FRESENIUS ENVIRONMENTAL BULLETIN, vol.20, no.12, pp.3085-3094, 2011 (SCI-Expanded) identifier identifier

  • Publication Type: Article / Article
  • Volume: 20 Issue: 12
  • Publication Date: 2011
  • Journal Indexes: Science Citation Index Expanded (SCI-EXPANDED), Scopus
  • Page Numbers: pp.3085-3094
  • Keywords: Antalya, marine outfall, k(d), T(90), bacterial inactivation, uncertainty analysis, Monte Carlo Simulation, SOLAR-RADIATION, OUTFALL LIFETIME, BLACK-SEA, RATES, DECAY, TEMPERATURE, COLIFORMS, SEAWATER, WATERS, T-90
  • Akdeniz University Affiliated: Yes


It is a common final disposal option to discharge treated or pre-treated domestic wastewaters utilizing marine outfall systems in coastal areas.

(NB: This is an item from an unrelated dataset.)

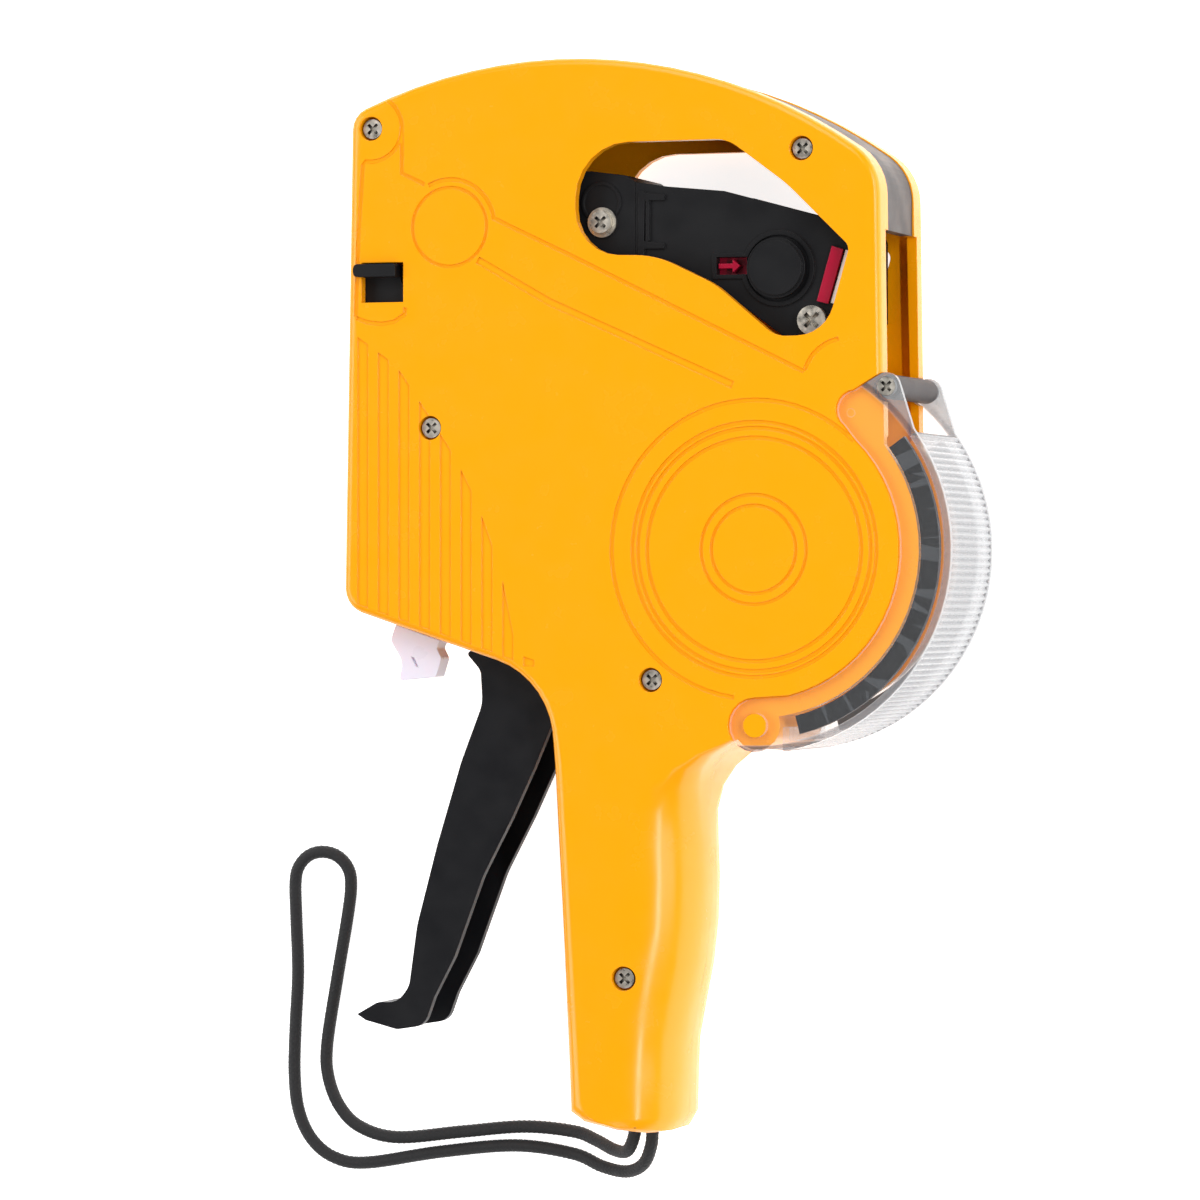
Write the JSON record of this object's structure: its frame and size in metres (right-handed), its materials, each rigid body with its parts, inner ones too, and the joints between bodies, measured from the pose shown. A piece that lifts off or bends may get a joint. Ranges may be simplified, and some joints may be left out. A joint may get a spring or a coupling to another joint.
{
  "type": "price labeling gun",
  "caption": "Hand-held price labeling gun with a pistol grip, squeeze trigger, swinging print arm, clear roll cover and wrist strap.",
  "frame": {"origin": "on the resting face of the far case half, under the axis of the label roll", "axes": "+Z out of the near face, +Y towards the top of the gun, +X towards its rear; it lies on its far side"},
  "size_m": [0.1566, 0.2343, 0.0354],
  "materials": {
    "yellow_case": "glossy moulded plastic",
    "black_plastic": "satin moulded plastic",
    "grey_plastic": "satin moulded plastic",
    "guide_grey": "satin moulded plastic",
    "roller_rubber": "ground rubber",
    "pad_rubber": "moulded rubber",
    "steel": "plated steel",
    "white_plastic": "moulded plastic",
    "crimson_plastic": "moulded plastic",
    "clear_plastic": "clear moulded plastic with reeds",
    "felt": "inked felt",
    "band_rubber": "moulded rubber",
    "cord": "braided cord"
  },
  "bodies": {
    "case": {"shell_far": "yellow_case", "shell_near": "yellow_case", "top_spine": "grey_plastic", "case_screws": "steel", "platen": "steel", "platen_pad": "pad_rubber", "peel_plate": "steel", "applicator": "white_plastic", "trigger_pivot_pin": "steel", "arm_pivot_screw": "steel", "feed_axle": "steel", "strap_pin": "steel", "trigger_spring": "steel", "wrist_strap": "cord"},
    "trigger": {"trigger": "black_plastic", "feed_pawl": "grey_plastic", "lower_link_pin": "steel"},
    "print_arm": {"arm_frame": "black_plastic", "band_housing": "black_plastic", "upper_link_pin": "steel", "print_nose": "grey_plastic", "digit_bands": "band_rubber", "setting_wheels": "grey_plastic", "head_screw": "steel", "pointer_bar": "crimson_plastic", "digit_strip": "white_plastic"},
    "drive_link": {"drive_link": "steel"},
    "driven_wheel": {"driven_wheel": "steel"},
    "cartridge_catch": {"cartridge_catch": "crimson_plastic"},
    "selector_knob": {"selector_knob": "black_plastic", "selector_rod": "steel"},
    "ink_carrier": {"ink_carrier": "black_plastic"},
    "ink_roller": {"ink_roller_core": "grey_plastic", "ink_roller_felt": "felt"},
    "feed_drum": {"feed_drum": "grey_plastic", "feed_ratchet": "black_plastic"},
    "roll_cover": {"clear_cover": "clear_plastic", "roll_side_guides": "guide_grey", "roller_shaft": "steel", "roller_screws": "steel"},
    "guide_roller": {"guide_roller": "roller_rubber"}
  },
  "joints": [
    {"name": "trigger_squeeze", "type": "hinge", "parent": "case", "child": "trigger", "pos_m": [-0.038, -0.014, 0.017], "axis": [0, 0, 1], "range_deg": [0, 17], "stiffness_Nm_per_rad": 0.6, "springref_deg": -17.19, "deforming": ["trigger_spring"]},
    {"name": "arm_swing", "type": "hinge", "parent": "case", "child": "print_arm", "pos_m": [0.0113, 0.0467, 0.017], "axis": [0, 0, 1], "range_deg": [0, 17]},
    {"name": "link_swing", "type": "hinge", "parent": "print_arm", "child": "drive_link", "pos_m": [-0.0107, 0.0547, 0.017], "axis": [0, 0, 1], "range_deg": [-17, 0]},
    {"name": "selector_turn", "type": "hinge", "parent": "print_arm", "child": "driven_wheel", "pos_m": [0.0038, 0.0575, 0.017], "axis": [0, 0, 1], "continuous": true},
    {"name": "selector_pull", "type": "slide", "parent": "driven_wheel", "child": "selector_knob", "axis": [0, 0, 1], "range_m": [0, 0.0134]},
    {"name": "catch_slide", "type": "slide", "parent": "print_arm", "child": "cartridge_catch", "axis": [1, 0, 0], "range_m": [0, 0.0015]},
    {"name": "ink_slide", "type": "slide", "parent": "case", "child": "ink_carrier", "axis": [0, -1, 0], "range_m": [0, 0.005]},
    {"name": "ink_roll", "type": "hinge", "parent": "ink_carrier", "child": "ink_roller", "pos_m": [-0.0756, 0.048, 0.017], "axis": [0, 0, 1], "continuous": true},
    {"name": "feed_turn", "type": "hinge", "parent": "case", "child": "feed_drum", "pos_m": [-0.066, 0.004, 0.017], "axis": [0, 0, 1], "continuous": true},
    {"name": "cover_swing", "type": "hinge", "parent": "case", "child": "roll_cover", "pos_m": [0.0002, -0.0359, 0.017], "axis": [0, 0, -1], "range_deg": [0, 80]},
    {"name": "guide_turn", "type": "hinge", "parent": "roll_cover", "child": "guide_roller", "pos_m": [0.028, 0.0329, 0.017], "axis": [0, 0, 1], "continuous": true}
  ],
  "couplings": [
    {"joint": "arm_swing", "follows": "trigger_squeeze", "ratio": 1},
    {"joint": "link_swing", "follows": "trigger_squeeze", "ratio": -1}
  ]
}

The main parameters used to design a marine outfall system are: treatment level, effluent flow rate, length and depth of the outfall system, current velocity, bacterial inactivation rate and density of effluent and sea water. It is vital to put in practice the water quality standards especially in sensitive areas (such as aqua-culture and recreational) to protect public health against water borne diseases originated from pathogens. In this manner, it is very important to define the case specific bacterial inactivation rates and the time needed to inactive 90% of the bacteria (T(90)) in design of marine outfall systems. According to Turkish Water Pollution Control Regulations, T(90) values in summer and winter seasons are 1 and 3 hours respectively, for Mediterranean Sea at sea surface. Bacterial inactivation rate is affected by solar irradiation, salinity, temperature, pH, predation by other organisms and nutrient deficiencies. However, solar irradiation is the most effective environmental parameter affecting the bacterial inactivation process and T(90) values increase dramatically during night-time or in darkness. Therefore, dynamic T(90) values, which change with respect to varying light intensities and ambient conditions, should be used instead of constant values to obtain more reliable dilution and bacterial concentration predictions and to decrease uncertainty of the predicted parameters. In this study, uncertainties of bacterial inactivation process have been analyzed using Monte Carlo Simulation for Antalya Sea Outfall System. The required input data of hourly solar radiation has been obtained from State Meteorology Office of Antalya to determine hourly values of T(90) parameter. Other required input data have been obtained from in-situ measurements. The obtained results show that bacterial inactivation process needs to be evaluated in a probabilistic approach to estimate bacteriological pollution risk from marine outfall systems.